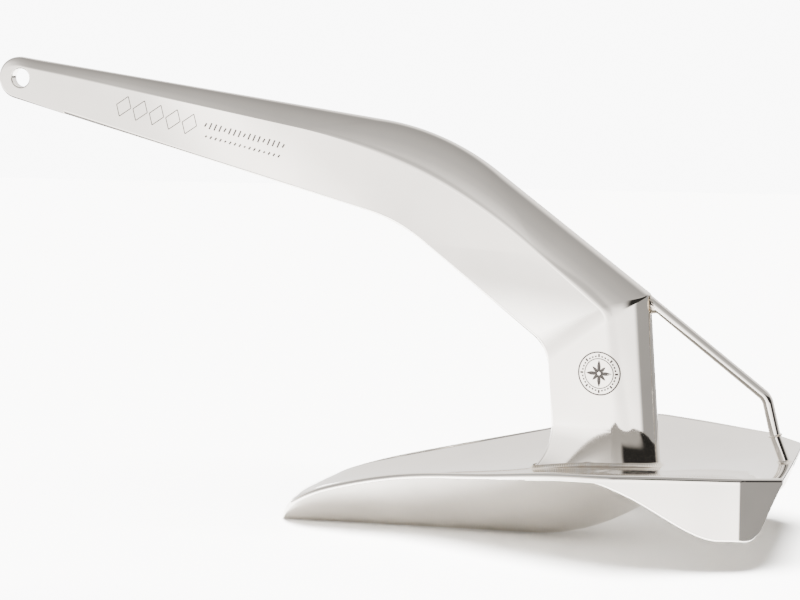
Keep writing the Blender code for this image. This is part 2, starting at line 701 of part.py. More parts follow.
def make_trip_bar():
    """The long bar, its weld ring, the short foot below the ring, and the welds at both ends."""
    rear = TIP_X + FLUKE_LENGTH
    foot_x = rear - BAR_FOOT_SETBACK
    foot = np.array((foot_x, on_blade(foot_x, 0.0)))
    ring_at = foot + np.array((-BAR_RING_BACK, BAR_RING_RISE))
    bend = foot + np.array((-BAR_BEND_BACK, BAR_BEND_RISE))
    start = np.array(BAR_START)
    radius = BAR_DIAMETER / 2.0

    into = (bend - start) / np.linalg.norm(bend - start)
    away = (ring_at - bend) / np.linalg.norm(ring_at - bend)
    turn = math.acos(float(into @ away))
    cut = BAR_BEND_RADIUS * math.tan(turn / 2.0)
    inwards = (away - into) / np.linalg.norm(away - into)
    centre = bend + inwards * BAR_BEND_RADIUS / math.cos(turn / 2.0)
    first = math.atan2(*(bend - into * cut - centre)[::-1])
    rings = [round_ring(start, into, radius)]
    for angle in np.linspace(first, first - turn, 8):
        place = centre + BAR_BEND_RADIUS * np.array((math.cos(angle), math.sin(angle)))
        rings.append(round_ring(place, (math.sin(angle), -math.cos(angle)), radius))
    end_gap = BAR_RING_WIDTH / 2.0 + SEAM
    rings.append(round_ring(ring_at - away * end_gap, away, radius))
    rings[0] = [slide_to_back(point, into, SEAT) for point in rings[0]]
    loft("trip_bar", rings, "mirror_polished_steel")

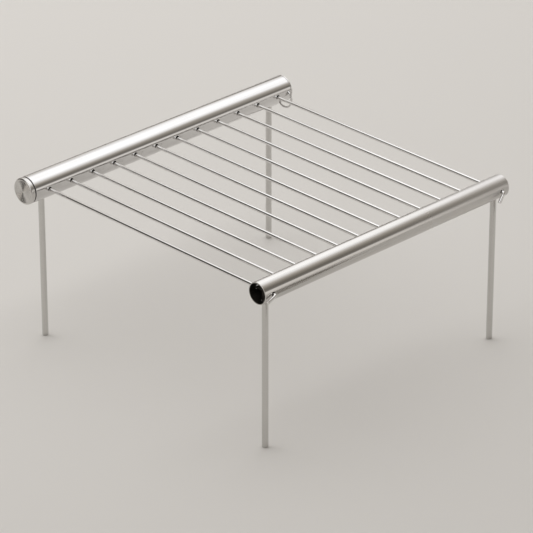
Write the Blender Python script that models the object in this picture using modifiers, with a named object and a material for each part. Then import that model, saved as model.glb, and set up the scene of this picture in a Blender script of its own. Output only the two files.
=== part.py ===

* **Required work**
Reproduce precisely the span of lines that begins at the line containing "Write the Blender" and ends with the last line of the listing.

* **Finished task**
Write the Blender Python script that models the object in this picture using modifiers, with a named object and a material for each part. Then import that model, saved as model.glb, and set up the scene of this picture in a Blender script of its own. Output only the two files.
=== part.py ===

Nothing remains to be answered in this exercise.